A. Gerstenmayer: AT&S ist mit seiner Marktpositionierung bestens in all den Märkten vertreten, die in den nächsten Jahren wesentliche Impulse durch die Digitalisierung unserer Gesellschaft erfahren werden. Damit ist AT&S mit seinen Produkten – Leiterplatten, IC Substrate und Modul-Substrate – ein wichtiger Bestandteil des Digitalisierungstrends. Daher lässt sich ableiten, dass daraus für AT&S über die nächsten Jahre wesentliche Geschäftsimpulse gegeben sein werden. Die Mittelfriststrategie, die ein Wachstum auf 2 Mrd. € bei einer EBITDA-Marge von 25 – 30% zeigt, ist mit konkreten Projekten bereits in Umsetzung.

Insbesondere bei den IC-Substraten haben wir mit den großen Investitionsentscheidungen die Voraussetzungen dafür geschaffen, dass wir zukünftig genau in den Märkten vertreten sein können, die in den kommenden Jahren deutlich wachsen werden.

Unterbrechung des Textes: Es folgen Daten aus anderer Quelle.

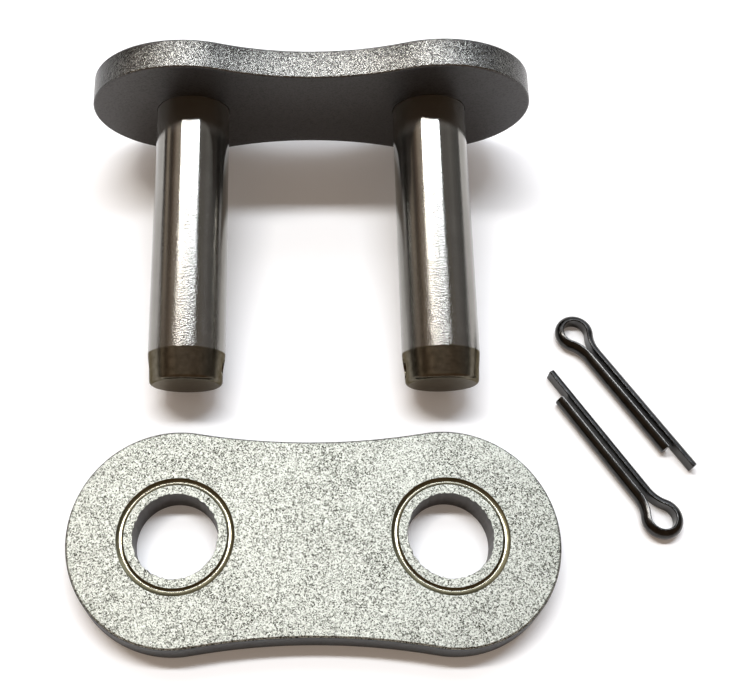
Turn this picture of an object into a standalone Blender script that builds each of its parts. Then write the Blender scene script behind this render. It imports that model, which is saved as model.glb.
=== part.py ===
"""Cottered connecting link of a heavy roller chain, laid out loose as it is unpacked.

Six pieces lie on one flat surface: the pin link, which is a plate with two pins pressed and
riveted into it, its cover plate, and the two cotter pins that keep the cover plate on.
The pin link rests on the lower edge of its plate and on the tips of its pins.
Blender units are metres, +Z is up and +X runs along the plates.
"""

import math

import bmesh
import bpy
from mathutils import Matrix, Vector

MM = 0.001

# Chain sizes
PITCH = 57.15 * MM
PIN_DIAMETER = 17.46 * MM
PLATE_THICKNESS = 7.15 * MM
INNER_LINK_WIDTH = 53.4 * MM

# Clearances between pieces that meet
PRESS_FIT_GAP = 0.3 * MM
COVER_HOLE_CLEARANCE = 0.04 * MM
COTTER_HOLE_CLEARANCE = 0.6 * MM

# Plate outlines: lobe radius, how far the waist dips in, and how far out the lobe centres sit
LINK_LOBE_RADIUS = 23.0 * MM
LINK_WAIST_DIP = 5.75 * MM
LINK_LOBE_OFFSET = 1.2 * MM
COVER_LOBE_RADIUS = 22.8 * MM
COVER_WAIST_DIP = 2.35 * MM
COVER_LOBE_OFFSET = 0.0 * MM
PLATE_EDGE_ROUND = 0.55 * MM
BORE_CHAMFER = 0.3 * MM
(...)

Der Entschluss für den Bau des neuen Werkes in Chongqing stärkt dies noch einmal. Wir werden schon sehr bald die neuesten Technologien in großen Volumina produzieren können. Und durch unsere Stärke im Bereich der IC-Substrate sind wir auch für das Thema Big Data gut positioniert. Die explodierenden Datenvolumina werden uns in den kommenden Jahren attraktive Aufgaben auf den Tisch bringen.

Vielen Dank für das spannende Interview, Herr Gerstenmayer. Ich wünsche Ihnen und Ihren Mitarbeitern weiterhin alles Gute für die Zukunft!